Frequently Asked Questions

Do we need to buy IEC 60601-1-6 if we already have EN 62366-1? Yes, because the collateral defines the linkage and specifies how the generic standard applies in the context of medical electrical equipment. But your usability process itself is built on EN 62366-1:2015+A1:2020.

Does following EN 62366-1 automatically cover Annex I §5 and §22? Following the harmonised version gives a presumption of conformity to the parts of Annex I the standard addresses. Annex I §5 and §22 contain requirements beyond user interface design (for example, environmental conditions), so the usability file contributes to, but does not alone prove, full §5 and §22 conformity.

Is formative evaluation required or just summative? EN 62366-1 expects both. Formative evaluation drives iterative design improvements. Summative evaluation validates that residual risks are acceptable. Skipping formative work is a common finding.

Can we use our development team as summative evaluation participants? No. Participants must represent the user groups in the use specification. Developers know the device too well; their performance does not reflect real-world use.

What about IEC 62366-2? Part 2 is a technical report providing guidance on applying the process standard. It is not a harmonised standard and you do not need to claim conformity to it. It is useful reading, not a deliverable.

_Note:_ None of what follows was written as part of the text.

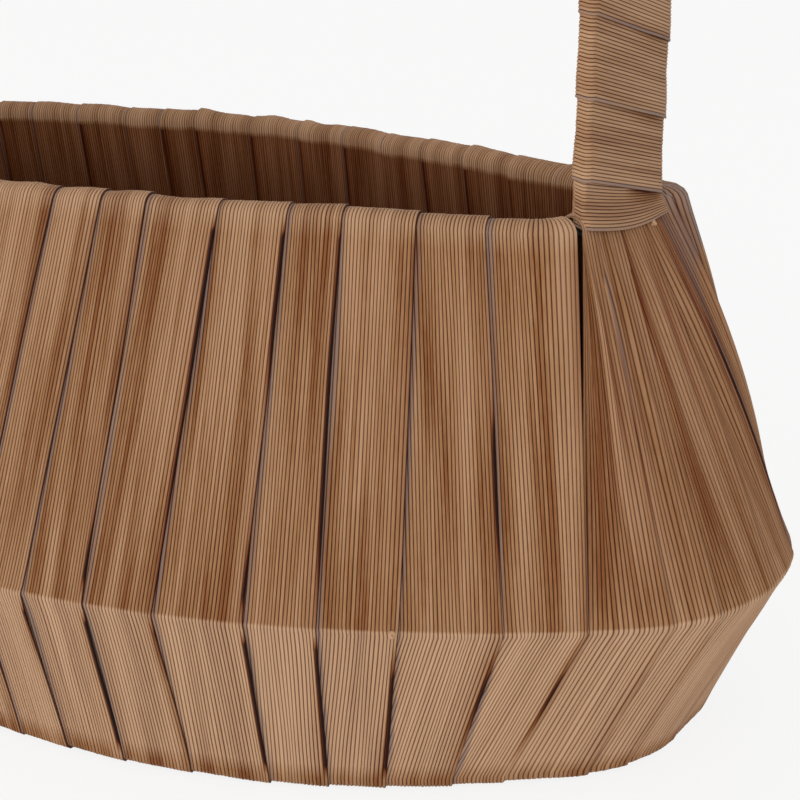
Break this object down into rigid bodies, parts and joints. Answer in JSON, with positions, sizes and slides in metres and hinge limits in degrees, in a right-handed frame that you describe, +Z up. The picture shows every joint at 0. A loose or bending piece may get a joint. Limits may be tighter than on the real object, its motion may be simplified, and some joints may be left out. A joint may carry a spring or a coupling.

How does this change for a home-use device? Annex I §22 kicks in. The use specification must treat lay users as the primary user group, the summative evaluation must include lay participants, and the IFU and labelling must meet the lay-user readability requirements in Annex I Chapter III.

Sources

  1. Regulation (EU) 2017/745 on medical devices, consolidated text. Annex I §5, §14, §17, §22.
  2. EN 62366-1:2015+A1:2020. Medical devices. Application of usability engineering to medical devices.
  3. EN 60601-1:2006+A1+A12+A2+A13:2024. Medical electrical equipment. Part 1: General requirements for basic safety and essential performance.
  4. EN ISO 14971:2019+A11:2021. Medical devices. Application of risk management to medical devices.